## Given data

---*---

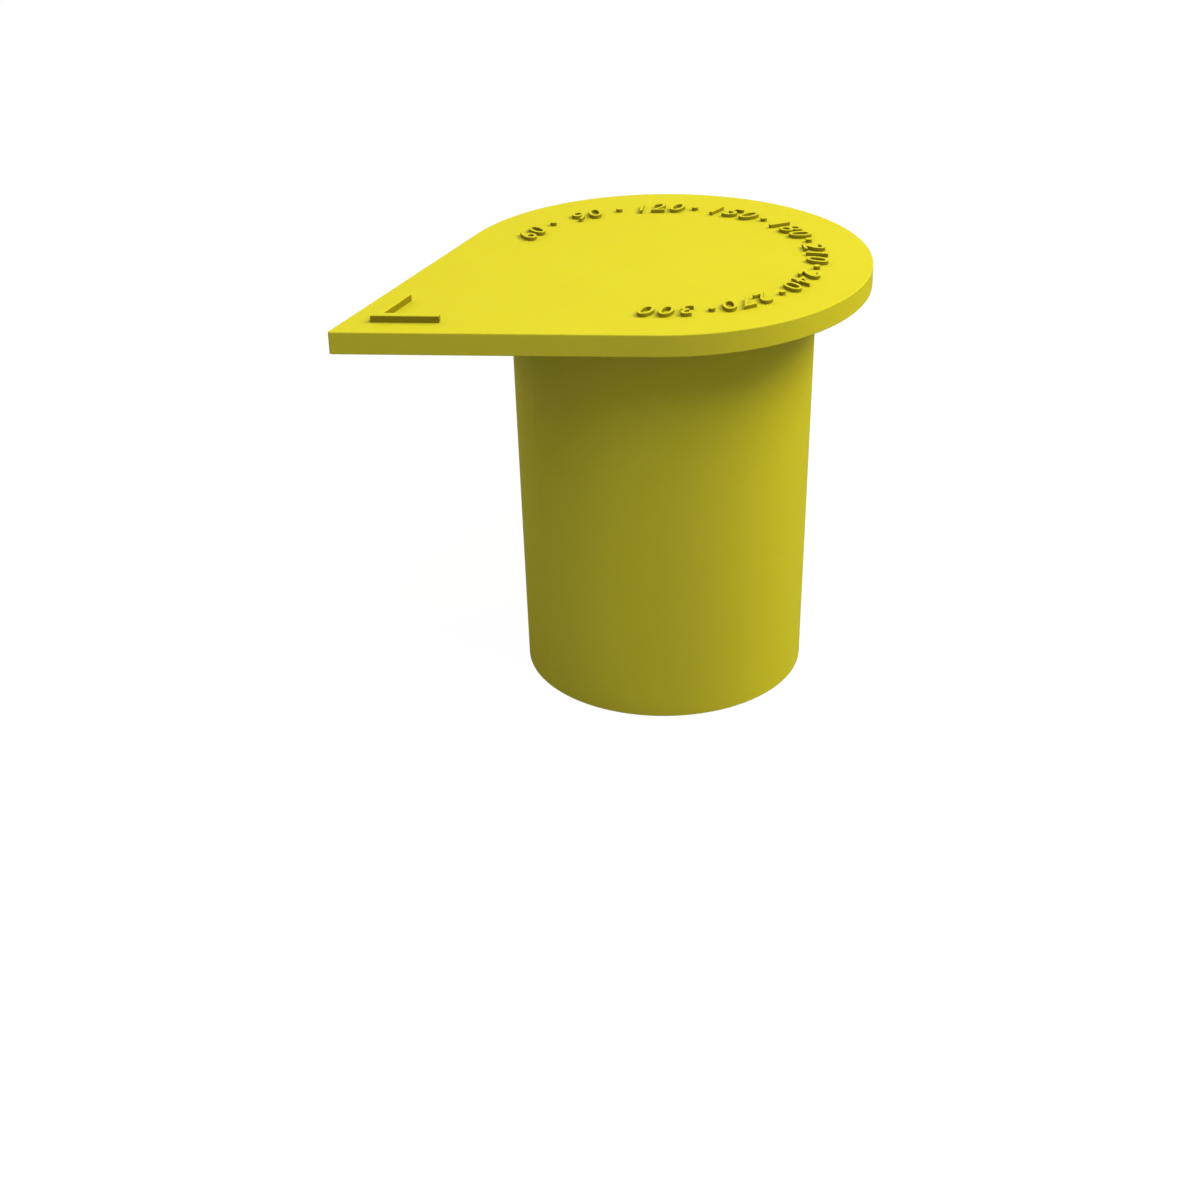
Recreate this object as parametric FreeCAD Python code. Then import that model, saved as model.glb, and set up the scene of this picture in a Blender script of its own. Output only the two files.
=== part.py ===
"""Loose wheel nut indicator: a moulded dust cap with a teardrop pointer plate, all in one piece.

The cup pushes over a hexagon wheel nut and its serrations bite the nut's corners, so the pointer
turns with the nut. Millimetres, +Z up. The origin is on the cup's axis at the mouth, the cup stands
on its mouth, and the pointer lies along +X.
"""

import FreeCAD, Part
import math
import os

# The hexagon that the cup grips
NUT_ACROSS_FLATS = 32.0

# Cup
CUP_HEIGHT = 57.45
MOUTH_WALL = 1.125
MOUTH_EDGE_CHAMFER = 0.1
OUTER_DRAFT_DEG = 0.92
CUP_ROOT_ROUND = 0.5
CAVITY_DRAFT_DEG = 0.25
CAVITY_TOP_CHAMFER = 1.2

# Serrations inside the cup
TOOTH_COUNT = 36
TOOTH_BITE = 0.05
TOOTH_CREST_WIDTH = 0.8
GROOVE_ROOT_WIDTH = 0.45
GROOVE_CORNER_CLEARANCE = 0.15

# Smooth bore at the mouth, which passes the hexagon's corners before the serrations take hold
LEAD_IN_DEPTH = 3.0
LEAD_IN_CORNER_CLEARANCE = 0.4
LEAD_IN_TAPER_DEG = 45.0

# Pointer plate
PLATE_THICKNESS = 3.0
PLATE_OVERHANG = 7.42
POINTER_LENGTH = 21.45
POINTER_TIP_RADIUS = 0.3
PLATE_EDGE_ROUND = 0.15

# Raised chevron near the pointer's tip
CHEVRON_SETBACK = 7.05
CHEVRON_LEG_LENGTH = 8.0
CHEVRON_LEG_WIDTH = 1.1
CHEVRON_RELIEF = 0.95
CHEVRON_TOP_ROUND = 0.15

# Raised dots of the turn scale, counted clockwise from the pointer
DOT_EDGE_SETBACK = 7.3
DOT_RADIUS = 0.45
DOT_RELIEF = 0.5
FIRST_DOT_DEG = 75.0
DOT_STEP_DEG = 30.0
DOT_COUNT = 8

# What follows from the driving dimensions
HEXAGON_CORNER_RADIUS = NUT_ACROSS_FLATS / math.sqrt(3)
TOOTH_PITCH_DEG = 360.0 / TOOTH_COUNT
GROOVE_ROOT_RADIUS = HEXAGON_CORNER_RADIUS + GROOVE_CORNER_CLEARANCE
LEAD_IN_RADIUS = HEXAGON_CORNER_RADIUS + LEAD_IN_CORNER_CLEARANCE
MOUTH_OUTER_RADIUS = LEAD_IN_RADIUS + MOUTH_WALL
CUP_ROOT_RADIUS = MOUTH_OUTER_RADIUS + CUP_HEIGHT * math.tan(math.radians(OUTER_DRAFT_DEG))
PLATE_RADIUS = CUP_ROOT_RADIUS + PLATE_OVERHANG
PLATE_TOP = CUP_HEIGHT + PLATE_THICKNESS
POINTER_REACH = PLATE_RADIUS + POINTER_LENGTH
POINTER_HALF_ANGLE = math.asin(PLATE_RADIUS / POINTER_REACH)

AXIS_FOOT = FreeCAD.Vector(0, 0, 0)
UP = FreeCAD.Vector(0, 0, 1)


def hexagon_side_radius(from_corner_deg):
    """Distance from the axis to the hexagon's side, at an angle away from one of its corners."""
    return NUT_ACROSS_FLATS / 2 / math.cos(math.radians(30.0 - from_corner_deg))


# With a corner in a groove, the teeth on either side of it press into the hexagon by the bite.
TOOTH_CREST_RADIUS = hexagon_side_radius(TOOTH_PITCH_DEG / 2) - TOOTH_BITE


def polar(radius, angle_deg, z=0.0):
    """The point at a radius and an angle about the cup's axis."""
    angle = math.radians(angle_deg)
    return FreeCAD.Vector(radius * math.cos(angle), radius * math.sin(angle), z)


def circles_at(shape, z, radius):
    """The edges of a shape that lie on one level circle about the cup's axis."""
    return [
        edge
        for edge in shape.Edges
        if isinstance(edge.Curve, Part.Circle)
        and abs(edge.BoundBox.ZMin - z) < 1e-4
        and abs(edge.BoundBox.ZMax - z) < 1e-4
        and abs(edge.Curve.Radius - radius) < 1e-4
    ]


def closed_wire(curves):
    """One wire from curves that follow each other."""
    return Part.Wire([curve.toShape() for curve in curves])


def teardrop(z):
    """The plate's outline: a round end, two sides tangent to it and a small round at the tip."""
    side_deg = 90.0 - math.degrees(POINTER_HALF_ANGLE)
    tip_centre_x = POINTER_REACH - POINTER_TIP_RADIUS / math.sin(POINTER_HALF_ANGLE)
    tip_centre = FreeCAD.Vector(tip_centre_x, 0, 0)
    left_end = polar(PLATE_RADIUS, side_deg, z)
    right_end = polar(PLATE_RADIUS, -side_deg, z)
    tip_left = tip_centre + polar(POINTER_TIP_RADIUS, side_deg, z)
    tip_right = tip_centre + polar(POINTER_TIP_RADIUS, -side_deg, z)
    return closed_wire(
        [
            Part.Arc(left_end, polar(PLATE_RADIUS, 180.0, z), right_end),
            Part.LineSegment(right_end, tip_right),
            Part.Arc(tip_right, tip_centre + polar(POINTER_TIP_RADIUS, 0.0, z), tip_left),
            Part.LineSegment(tip_left, left_end),
        ]
    )


def pointer_plate():
    """The flat teardrop plate on top of the cup, with its sharp edges broken."""
    plate = Part.Face(teardrop(CUP_HEIGHT)).extrude(UP * PLATE_THICKNESS)
    level_edges = [edge for edge in plate.Edges if edge.BoundBox.ZLength < 1e-6]
    return plate.makeFillet(PLATE_EDGE_ROUND, level_edges)


def solid_body():
    """The cup before its cavity, which narrows towards the mouth, joined to the plate."""
    cup = Part.makeCone(MOUTH_OUTER_RADIUS, CUP_ROOT_RADIUS, CUP_HEIGHT)
    body = cup.fuse(pointer_plate()).removeSplitter()
    body = body.makeFillet(CUP_ROOT_ROUND, circles_at(body, CUP_HEIGHT, CUP_ROOT_RADIUS))
    return body.makeChamfer(MOUTH_EDGE_CHAMFER, circles_at(body, 0.0, MOUTH_OUTER_RADIUS))


def core_shrink(z):
    """How far the draft has shrunk the serrated core at a height, as a factor of its foot."""
    return 1.0 - z * math.tan(math.radians(CAVITY_DRAFT_DEG)) / TOOTH_CREST_RADIUS


def serrated_section(z):
    """The corners of a level section of the serrations."""
    shrink = core_shrink(z)
    half_crest_deg = math.degrees(TOOTH_CREST_WIDTH / 2 / TOOTH_CREST_RADIUS)
    half_root_deg = math.degrees(GROOVE_ROOT_WIDTH / 2 / GROOVE_ROOT_RADIUS)
    corners = []
    for groove in range(TOOTH_COUNT):
        groove_deg = TOOTH_PITCH_DEG * groove
        crest_deg = groove_deg + TOOTH_PITCH_DEG / 2
        corners.append(polar(GROOVE_ROOT_RADIUS * shrink, groove_deg - half_root_deg, z))
        corners.append(polar(GROOVE_ROOT_RADIUS * shrink, groove_deg + half_root_deg, z))
        corners.append(polar(TOOTH_CREST_RADIUS * shrink, crest_deg - half_crest_deg, z))
        corners.append(polar(TOOTH_CREST_RADIUS * shrink, crest_deg + half_crest_deg, z))
    return corners


def serrated_core():
    """A tapered core whose flat flanks leave the teeth and grooves in the cup's wall."""
    foot = serrated_section(0.0)
    top = serrated_section(CUP_HEIGHT)
    count = len(foot)
    faces = [
        Part.Face(Part.makePolygon(foot + foot[:1])),
        Part.Face(Part.makePolygon(top + top[:1])),
    ]
    for index in range(count):
        following = (index + 1) % count
        flank = [foot[index], foot[following], top[following], top[index], foot[index]]
        faces.append(Part.Face(Part.makePolygon(flank)))
    return Part.Solid(Part.Shell(faces))


def turned_core():
    """A plug around the serrated core, whose bevel takes off the cavity's top corner."""
    bevel_foot = CUP_HEIGHT - CAVITY_TOP_CHAMFER
    bevel_radius = GROOVE_ROOT_RADIUS * core_shrink(bevel_foot)
    bevel = Part.makeCone(
        bevel_radius,
        bevel_radius - CAVITY_TOP_CHAMFER,
        CAVITY_TOP_CHAMFER,
        FreeCAD.Vector(0, 0, bevel_foot),
    )
    return Part.makeCylinder(MOUTH_OUTER_RADIUS, bevel_foot).fuse(bevel)


def cavity():
    """The space inside the cup: a smooth bore at the mouth, a taper and the serrations."""
    taper_run = LEAD_IN_RADIUS - TOOTH_CREST_RADIUS
    taper_height = taper_run / math.tan(math.radians(LEAD_IN_TAPER_DEG))
    lead_in_top = FreeCAD.Vector(0, 0, LEAD_IN_DEPTH)
    lead_in = Part.makeCylinder(LEAD_IN_RADIUS, LEAD_IN_DEPTH)
    taper = Part.makeCone(LEAD_IN_RADIUS, TOOTH_CREST_RADIUS, taper_height, lead_in_top)
    return serrated_core().common(turned_core()).fuse([lead_in, taper])


def chevron():
    """A raised arrowhead whose legs follow the two straight sides of the pointer."""
    half_width = CHEVRON_LEG_WIDTH / 2
    apex = FreeCAD.Vector(POINTER_REACH - CHEVRON_SETBACK, 0, 0)
    mitre = FreeCAD.Vector(half_width / math.sin(POINTER_HALF_ANGLE), 0, 0)
    leg_corners = []
    for side in (1.0, -1.0):
        sine = math.sin(POINTER_HALF_ANGLE)
        cosine = math.cos(POINTER_HALF_ANGLE)
        leg_end = apex + FreeCAD.Vector(-cosine, side * sine, 0) * CHEVRON_LEG_LENGTH
        across = FreeCAD.Vector(sine, side * cosine, 0) * half_width
        leg_corners.append((leg_end + across, leg_end - across))
    (left_outer, left_inner), (right_outer, right_inner) = leg_corners
    corners = [apex + mitre, left_outer, left_inner, apex - mitre, right_inner, right_outer]
    outline = Part.makePolygon(corners + corners[:1])
    raised = Part.Face(outline).extrude(UP * (PLATE_THICKNESS / 2 + CHEVRON_RELIEF))
    raised.translate(UP * (CUP_HEIGHT + PLATE_THICKNESS / 2))
    top = PLATE_TOP + CHEVRON_RELIEF
    top_edges = [edge for edge in raised.Edges if abs(edge.BoundBox.ZMin - top) < 1e-4]
    return raised.makeFillet(CHEVRON_TOP_ROUND, top_edges)


def scale_dots():
    """Small raised dots on a circle about the cup's axis, which start inside the plate."""
    foot = PLATE_TOP - PLATE_THICKNESS / 2
    dots = []
    for index in range(DOT_COUNT):
        turn_deg = FIRST_DOT_DEG + DOT_STEP_DEG * index
        place = polar(PLATE_RADIUS - DOT_EDGE_SETBACK, -turn_deg, foot)
        dots.append(Part.makeCylinder(DOT_RADIUS, PLATE_TOP + DOT_RELIEF - foot, place))
    return dots


def indicator_cap():
    """The whole indicator as one solid."""
    return solid_body().fuse([chevron()] + scale_dots()).cut(cavity()).Solids[0]


os.makedirs("parts", exist_ok=True)
indicator_cap().exportStep("parts/indicator_cap.step")
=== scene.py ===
"""Loose wheel nut indicator: the finish of its moulding, the numbers of its turn scale and the stage.

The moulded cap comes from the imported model. This adds its plastic, raises the numbers on the pointer
plate and lights it on a pale floor. Lengths are in metres.
"""

import math

import bpy
from mathutils import Matrix, Vector


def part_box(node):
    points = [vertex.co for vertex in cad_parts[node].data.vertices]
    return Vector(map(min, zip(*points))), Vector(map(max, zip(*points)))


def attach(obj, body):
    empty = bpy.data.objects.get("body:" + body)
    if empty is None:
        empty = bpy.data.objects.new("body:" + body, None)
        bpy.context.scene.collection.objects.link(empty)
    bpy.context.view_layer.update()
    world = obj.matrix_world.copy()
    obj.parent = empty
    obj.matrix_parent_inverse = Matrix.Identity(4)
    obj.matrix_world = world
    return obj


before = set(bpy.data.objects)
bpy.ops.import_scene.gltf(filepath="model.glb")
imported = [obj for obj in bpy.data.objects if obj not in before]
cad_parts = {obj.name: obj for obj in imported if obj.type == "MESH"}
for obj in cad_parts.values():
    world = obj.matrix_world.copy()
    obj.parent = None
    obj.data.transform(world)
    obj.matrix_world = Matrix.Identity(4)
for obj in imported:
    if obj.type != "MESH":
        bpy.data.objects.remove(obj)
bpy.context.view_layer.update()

bl_info = {
    "name": "Loose Wheel Nut Indicator",
    "version": (1, 0, 0),
    "blender": (4, 5, 0),
    "location": "View3D > Sidebar > Indicator",
    "description": "Finishes a moulded wheel nut indicator and sets it on a lit stage",
    "category": "Object",
}

MM = 0.001
CAP = "indicator_cap"
BODY = "root"

# The chevron stands highest, so the plate's flat top lies below the cap's box by its relief
CHEVRON_RELIEF = 0.95 * MM
PLATE_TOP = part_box(CAP)[1].z - CHEVRON_RELIEF

WHITE = (1.0, 1.0, 1.0)
BLACK = (0.0, 0.0, 0.0)

# Light through a yellow gel, which keeps the lit side of the plastic rich in colour
GEL_YELLOW = (1.0, 0.98, 0.05)

# What is the same all over the plastic, by the shader's own names
PLASTIC_BODY = {
    "Subsurface Weight": 0.08,
    "Subsurface Radius": (1.0, 0.8, 0.2),
    "Subsurface Scale": 0.6 * MM,
    "IOR": 1.5,
    "Specular IOR Level": 0.25,
}

# The usual middle range of a noise texture
NOISE_RANGE = (0.3, 0.7)

# Largest share of the deep colour in the pigment's clouds
CLOUD_SHARE = 0.6

# How far the skin's patches are smoother and rougher than its roughness
PATCH_SPREAD = (-0.03, 0.05)

# The painted flank shade is whole this far above the plate, and fades as a face's normal turns upwards
FLANK_SHADE_FADE = 0.03 * MM
FLANK_SHADE_NORMAL_RANGE = (0.3, 0.8)

FLOOR_ROUGHNESS = 0.8

# Height of a digit in the built-in font, as a share of the font's size
DIGIT_SHARE = 0.73

# Steps along the digits' curves and across their edge rounds
CURVE_STEPS = 6
EDGE_STEPS = 2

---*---

## Prompt
Take the line containing "return solid_body().fuse([chevron()] +" and the line containing "in imported if". Write out both and all lines between, exactly, and nothing more.

## Exercise output
    return solid_body().fuse([chevron()] + scale_dots()).cut(cavity()).Solids[0]


os.makedirs("parts", exist_ok=True)
indicator_cap().exportStep("parts/indicator_cap.step")
=== scene.py ===
"""Loose wheel nut indicator: the finish of its moulding, the numbers of its turn scale and the stage.

The moulded cap comes from the imported model. This adds its plastic, raises the numbers on the pointer
plate and lights it on a pale floor. Lengths are in metres.
"""

import math

import bpy
from mathutils import Matrix, Vector


def part_box(node):
    points = [vertex.co for vertex in cad_parts[node].data.vertices]
    return Vector(map(min, zip(*points))), Vector(map(max, zip(*points)))


def attach(obj, body):
    empty = bpy.data.objects.get("body:" + body)
    if empty is None:
        empty = bpy.data.objects.new("body:" + body, None)
        bpy.context.scene.collection.objects.link(empty)
    bpy.context.view_layer.update()
    world = obj.matrix_world.copy()
    obj.parent = empty
    obj.matrix_parent_inverse = Matrix.Identity(4)
    obj.matrix_world = world
    return obj


before = set(bpy.data.objects)
bpy.ops.import_scene.gltf(filepath="model.glb")
imported = [obj for obj in bpy.data.objects if obj not in before]
cad_parts = {obj.name: obj for obj in imported if obj.type == "MESH"}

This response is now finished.